**Task to carry out**. Extract, unchanged, every line from the top of the material below through the line with "seat_lip = 1.47", and no more.

BEGIN Given information

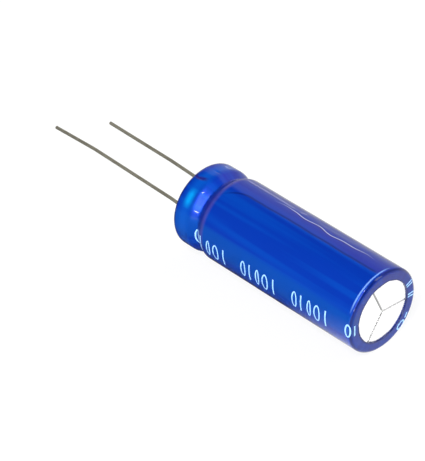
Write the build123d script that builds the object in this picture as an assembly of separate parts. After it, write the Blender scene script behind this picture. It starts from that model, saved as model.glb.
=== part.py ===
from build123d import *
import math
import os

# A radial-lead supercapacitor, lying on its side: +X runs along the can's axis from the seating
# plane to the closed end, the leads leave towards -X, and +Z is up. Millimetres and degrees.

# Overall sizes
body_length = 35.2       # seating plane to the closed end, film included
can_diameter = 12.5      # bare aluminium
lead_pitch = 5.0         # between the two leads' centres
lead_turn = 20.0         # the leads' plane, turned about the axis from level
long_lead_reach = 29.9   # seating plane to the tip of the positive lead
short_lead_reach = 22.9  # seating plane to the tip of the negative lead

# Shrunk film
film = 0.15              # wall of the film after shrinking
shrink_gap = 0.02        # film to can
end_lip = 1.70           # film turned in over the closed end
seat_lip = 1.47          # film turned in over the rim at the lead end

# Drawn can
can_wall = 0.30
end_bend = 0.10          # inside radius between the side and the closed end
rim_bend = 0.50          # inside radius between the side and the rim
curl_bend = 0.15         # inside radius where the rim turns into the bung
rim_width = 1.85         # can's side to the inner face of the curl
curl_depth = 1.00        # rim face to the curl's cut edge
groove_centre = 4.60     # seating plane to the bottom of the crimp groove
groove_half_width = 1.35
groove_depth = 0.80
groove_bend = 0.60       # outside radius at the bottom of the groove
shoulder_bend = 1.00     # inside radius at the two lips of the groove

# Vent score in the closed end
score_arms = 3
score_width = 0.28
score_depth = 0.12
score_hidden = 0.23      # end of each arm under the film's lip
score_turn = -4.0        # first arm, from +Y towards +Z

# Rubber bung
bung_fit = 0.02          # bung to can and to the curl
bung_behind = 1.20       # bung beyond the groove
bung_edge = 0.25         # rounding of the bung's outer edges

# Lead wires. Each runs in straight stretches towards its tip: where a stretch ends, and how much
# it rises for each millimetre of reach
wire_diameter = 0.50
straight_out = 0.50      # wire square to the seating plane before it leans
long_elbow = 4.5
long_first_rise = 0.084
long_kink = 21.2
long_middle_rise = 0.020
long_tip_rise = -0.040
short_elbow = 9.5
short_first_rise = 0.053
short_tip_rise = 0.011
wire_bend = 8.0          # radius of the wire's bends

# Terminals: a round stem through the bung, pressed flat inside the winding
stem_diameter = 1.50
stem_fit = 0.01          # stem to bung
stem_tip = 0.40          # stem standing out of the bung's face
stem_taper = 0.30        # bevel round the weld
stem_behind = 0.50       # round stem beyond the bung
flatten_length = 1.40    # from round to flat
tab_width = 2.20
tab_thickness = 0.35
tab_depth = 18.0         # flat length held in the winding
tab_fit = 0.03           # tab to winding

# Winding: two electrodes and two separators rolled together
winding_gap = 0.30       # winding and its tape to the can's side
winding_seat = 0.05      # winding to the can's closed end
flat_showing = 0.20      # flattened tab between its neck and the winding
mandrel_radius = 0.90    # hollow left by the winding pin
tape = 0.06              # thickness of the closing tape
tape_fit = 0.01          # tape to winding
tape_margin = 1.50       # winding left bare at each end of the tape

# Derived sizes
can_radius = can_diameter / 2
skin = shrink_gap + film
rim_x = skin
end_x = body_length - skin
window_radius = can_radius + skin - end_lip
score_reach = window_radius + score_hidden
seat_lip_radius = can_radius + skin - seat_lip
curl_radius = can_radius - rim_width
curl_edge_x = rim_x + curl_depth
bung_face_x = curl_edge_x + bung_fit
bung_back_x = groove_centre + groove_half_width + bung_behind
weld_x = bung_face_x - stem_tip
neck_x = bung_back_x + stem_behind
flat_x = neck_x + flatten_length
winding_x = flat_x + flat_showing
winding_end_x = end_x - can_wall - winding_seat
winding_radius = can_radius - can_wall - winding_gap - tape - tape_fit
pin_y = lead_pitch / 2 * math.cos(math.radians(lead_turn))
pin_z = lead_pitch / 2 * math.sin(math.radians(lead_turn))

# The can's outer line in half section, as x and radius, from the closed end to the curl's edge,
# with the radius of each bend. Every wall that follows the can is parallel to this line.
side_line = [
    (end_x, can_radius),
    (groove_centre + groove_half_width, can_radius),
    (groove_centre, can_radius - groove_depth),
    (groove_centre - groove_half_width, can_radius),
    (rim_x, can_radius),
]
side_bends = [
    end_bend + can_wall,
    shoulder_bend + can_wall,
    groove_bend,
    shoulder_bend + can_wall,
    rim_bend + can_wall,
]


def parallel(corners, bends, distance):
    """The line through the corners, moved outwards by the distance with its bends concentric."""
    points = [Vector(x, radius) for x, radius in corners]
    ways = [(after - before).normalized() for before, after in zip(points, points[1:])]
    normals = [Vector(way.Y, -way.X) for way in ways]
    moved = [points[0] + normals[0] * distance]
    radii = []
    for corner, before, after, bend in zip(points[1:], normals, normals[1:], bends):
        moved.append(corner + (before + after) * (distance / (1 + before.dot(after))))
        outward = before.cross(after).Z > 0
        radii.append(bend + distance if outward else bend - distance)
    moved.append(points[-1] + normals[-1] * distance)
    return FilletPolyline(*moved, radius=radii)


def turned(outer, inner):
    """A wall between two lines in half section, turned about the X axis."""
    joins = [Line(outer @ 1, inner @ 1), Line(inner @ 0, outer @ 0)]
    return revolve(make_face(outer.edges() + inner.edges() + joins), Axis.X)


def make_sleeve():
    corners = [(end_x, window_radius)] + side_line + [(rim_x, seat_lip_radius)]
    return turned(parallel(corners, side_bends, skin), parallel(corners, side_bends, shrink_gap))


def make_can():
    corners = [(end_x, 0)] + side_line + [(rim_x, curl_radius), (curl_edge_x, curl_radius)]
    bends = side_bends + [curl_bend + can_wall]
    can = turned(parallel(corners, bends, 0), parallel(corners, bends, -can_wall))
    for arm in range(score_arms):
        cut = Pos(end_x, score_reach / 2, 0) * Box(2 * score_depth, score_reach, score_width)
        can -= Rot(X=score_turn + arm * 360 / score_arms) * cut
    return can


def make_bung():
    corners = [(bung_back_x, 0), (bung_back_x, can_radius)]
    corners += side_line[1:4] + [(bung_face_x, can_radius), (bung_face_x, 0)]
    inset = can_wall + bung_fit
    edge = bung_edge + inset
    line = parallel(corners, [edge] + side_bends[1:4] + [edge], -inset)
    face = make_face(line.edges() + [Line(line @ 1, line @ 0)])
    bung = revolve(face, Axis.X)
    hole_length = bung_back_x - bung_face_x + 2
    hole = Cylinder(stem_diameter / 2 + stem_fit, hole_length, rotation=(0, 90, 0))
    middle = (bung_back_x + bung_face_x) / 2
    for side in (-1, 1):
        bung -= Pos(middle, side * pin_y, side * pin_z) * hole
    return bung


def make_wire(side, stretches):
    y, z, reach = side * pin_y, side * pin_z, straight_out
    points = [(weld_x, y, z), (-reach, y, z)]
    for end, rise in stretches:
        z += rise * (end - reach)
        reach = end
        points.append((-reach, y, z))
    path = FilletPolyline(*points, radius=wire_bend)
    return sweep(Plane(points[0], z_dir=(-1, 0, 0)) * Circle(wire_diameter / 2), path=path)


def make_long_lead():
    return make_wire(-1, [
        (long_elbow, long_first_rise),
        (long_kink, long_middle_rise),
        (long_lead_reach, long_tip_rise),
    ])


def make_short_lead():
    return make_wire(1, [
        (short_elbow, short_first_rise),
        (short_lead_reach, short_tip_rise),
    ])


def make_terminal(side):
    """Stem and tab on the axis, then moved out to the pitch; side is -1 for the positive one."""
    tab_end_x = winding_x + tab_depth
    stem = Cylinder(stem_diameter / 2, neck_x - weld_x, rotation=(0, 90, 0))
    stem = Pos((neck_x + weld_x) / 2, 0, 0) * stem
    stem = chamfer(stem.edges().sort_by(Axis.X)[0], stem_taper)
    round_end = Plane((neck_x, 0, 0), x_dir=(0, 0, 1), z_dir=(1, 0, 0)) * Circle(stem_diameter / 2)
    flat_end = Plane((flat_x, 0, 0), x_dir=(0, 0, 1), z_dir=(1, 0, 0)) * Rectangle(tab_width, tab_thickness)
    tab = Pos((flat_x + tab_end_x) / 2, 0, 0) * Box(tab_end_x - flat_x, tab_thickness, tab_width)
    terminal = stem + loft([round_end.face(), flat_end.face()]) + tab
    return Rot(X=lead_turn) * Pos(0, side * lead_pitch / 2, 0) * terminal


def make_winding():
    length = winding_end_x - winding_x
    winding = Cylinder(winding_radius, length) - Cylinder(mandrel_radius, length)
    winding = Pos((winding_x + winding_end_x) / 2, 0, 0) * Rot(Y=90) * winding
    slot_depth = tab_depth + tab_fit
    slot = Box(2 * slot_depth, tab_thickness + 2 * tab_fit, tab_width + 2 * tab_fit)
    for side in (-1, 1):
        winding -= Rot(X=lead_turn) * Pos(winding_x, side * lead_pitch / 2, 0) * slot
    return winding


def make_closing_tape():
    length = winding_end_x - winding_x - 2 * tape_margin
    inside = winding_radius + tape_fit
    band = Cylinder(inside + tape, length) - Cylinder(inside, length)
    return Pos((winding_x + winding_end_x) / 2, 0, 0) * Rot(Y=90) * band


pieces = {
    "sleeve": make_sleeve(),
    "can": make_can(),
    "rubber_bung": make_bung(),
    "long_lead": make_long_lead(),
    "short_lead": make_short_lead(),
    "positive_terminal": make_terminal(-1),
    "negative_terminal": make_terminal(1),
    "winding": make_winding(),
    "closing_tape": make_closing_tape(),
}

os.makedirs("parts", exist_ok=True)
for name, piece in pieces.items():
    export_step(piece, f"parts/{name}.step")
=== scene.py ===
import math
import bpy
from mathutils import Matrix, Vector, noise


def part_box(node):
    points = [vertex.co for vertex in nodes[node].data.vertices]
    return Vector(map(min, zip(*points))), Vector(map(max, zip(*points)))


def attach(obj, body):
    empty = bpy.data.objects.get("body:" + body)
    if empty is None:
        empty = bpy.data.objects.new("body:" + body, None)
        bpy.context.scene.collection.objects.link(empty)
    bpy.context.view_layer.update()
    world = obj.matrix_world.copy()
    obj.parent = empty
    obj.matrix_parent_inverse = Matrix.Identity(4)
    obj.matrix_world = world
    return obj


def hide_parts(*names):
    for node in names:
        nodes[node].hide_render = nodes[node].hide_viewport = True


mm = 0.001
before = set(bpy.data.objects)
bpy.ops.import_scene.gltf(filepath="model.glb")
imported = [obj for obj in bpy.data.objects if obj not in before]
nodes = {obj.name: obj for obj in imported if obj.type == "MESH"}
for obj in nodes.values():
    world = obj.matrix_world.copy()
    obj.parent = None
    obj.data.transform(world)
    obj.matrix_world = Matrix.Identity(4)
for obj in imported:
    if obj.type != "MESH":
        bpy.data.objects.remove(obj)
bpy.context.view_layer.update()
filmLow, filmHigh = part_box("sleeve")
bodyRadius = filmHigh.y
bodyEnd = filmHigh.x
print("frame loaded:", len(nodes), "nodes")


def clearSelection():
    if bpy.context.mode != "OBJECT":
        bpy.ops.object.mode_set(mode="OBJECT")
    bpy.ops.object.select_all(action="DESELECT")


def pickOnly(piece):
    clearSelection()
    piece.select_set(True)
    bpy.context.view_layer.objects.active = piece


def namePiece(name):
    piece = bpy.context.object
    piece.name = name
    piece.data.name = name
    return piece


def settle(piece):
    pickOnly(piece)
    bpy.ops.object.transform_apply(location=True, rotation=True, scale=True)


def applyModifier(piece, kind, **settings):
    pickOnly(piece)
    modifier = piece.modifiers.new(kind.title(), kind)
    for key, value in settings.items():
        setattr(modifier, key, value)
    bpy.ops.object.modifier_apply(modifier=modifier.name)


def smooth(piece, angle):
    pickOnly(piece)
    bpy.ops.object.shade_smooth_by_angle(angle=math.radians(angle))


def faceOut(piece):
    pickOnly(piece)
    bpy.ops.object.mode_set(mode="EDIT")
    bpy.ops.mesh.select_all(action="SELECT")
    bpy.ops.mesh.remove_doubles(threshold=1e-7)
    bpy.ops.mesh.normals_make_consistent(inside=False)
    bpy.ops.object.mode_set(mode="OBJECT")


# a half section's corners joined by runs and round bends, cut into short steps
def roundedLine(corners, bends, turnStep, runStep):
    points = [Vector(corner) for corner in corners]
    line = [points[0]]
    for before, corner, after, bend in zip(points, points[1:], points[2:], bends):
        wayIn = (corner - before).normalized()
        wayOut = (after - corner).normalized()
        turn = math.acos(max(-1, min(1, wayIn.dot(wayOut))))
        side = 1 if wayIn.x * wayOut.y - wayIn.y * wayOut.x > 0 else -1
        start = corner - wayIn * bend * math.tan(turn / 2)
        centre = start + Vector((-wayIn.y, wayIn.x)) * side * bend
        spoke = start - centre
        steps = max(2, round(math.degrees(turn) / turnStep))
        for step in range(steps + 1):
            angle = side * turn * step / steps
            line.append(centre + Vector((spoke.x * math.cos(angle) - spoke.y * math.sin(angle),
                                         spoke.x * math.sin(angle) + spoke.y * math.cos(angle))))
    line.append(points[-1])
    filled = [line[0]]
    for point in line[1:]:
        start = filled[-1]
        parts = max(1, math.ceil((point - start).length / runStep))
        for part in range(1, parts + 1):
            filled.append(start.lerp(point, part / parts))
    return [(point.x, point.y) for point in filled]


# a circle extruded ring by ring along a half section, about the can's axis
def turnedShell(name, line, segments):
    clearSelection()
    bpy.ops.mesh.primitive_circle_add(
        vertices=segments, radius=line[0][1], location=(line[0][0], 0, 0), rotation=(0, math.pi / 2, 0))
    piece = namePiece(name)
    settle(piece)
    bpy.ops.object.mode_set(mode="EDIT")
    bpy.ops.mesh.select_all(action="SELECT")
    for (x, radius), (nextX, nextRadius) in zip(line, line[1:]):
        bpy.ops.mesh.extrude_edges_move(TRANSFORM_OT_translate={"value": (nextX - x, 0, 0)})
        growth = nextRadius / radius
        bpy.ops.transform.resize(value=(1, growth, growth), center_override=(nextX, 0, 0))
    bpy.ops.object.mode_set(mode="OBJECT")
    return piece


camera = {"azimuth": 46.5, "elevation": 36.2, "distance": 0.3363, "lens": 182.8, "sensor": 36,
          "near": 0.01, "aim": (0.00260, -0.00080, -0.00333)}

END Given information

**Output**.
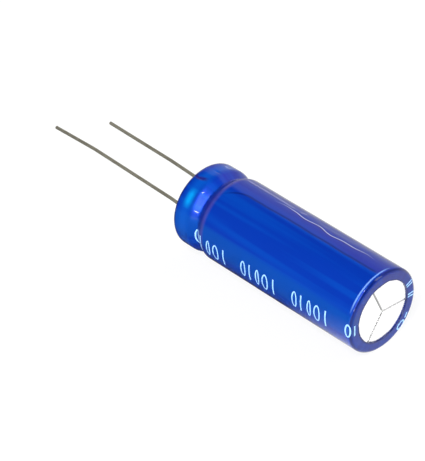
Write the build123d script that builds the object in this picture as an assembly of separate parts. After it, write the Blender scene script behind this picture. It starts from that model, saved as model.glb.
=== part.py ===
from build123d import *
import math
import os

# A radial-lead supercapacitor, lying on its side: +X runs along the can's axis from the seating
# plane to the closed end, the leads leave towards -X, and +Z is up. Millimetres and degrees.

# Overall sizes
body_length = 35.2       # seating plane to the closed end, film included
can_diameter = 12.5      # bare aluminium
lead_pitch = 5.0         # between the two leads' centres
lead_turn = 20.0         # the leads' plane, turned about the axis from level
long_lead_reach = 29.9   # seating plane to the tip of the positive lead
short_lead_reach = 22.9  # seating plane to the tip of the negative lead

# Shrunk film
film = 0.15              # wall of the film after shrinking
shrink_gap = 0.02        # film to can
end_lip = 1.70           # film turned in over the closed end
seat_lip = 1.47          # film turned in over the rim at the lead end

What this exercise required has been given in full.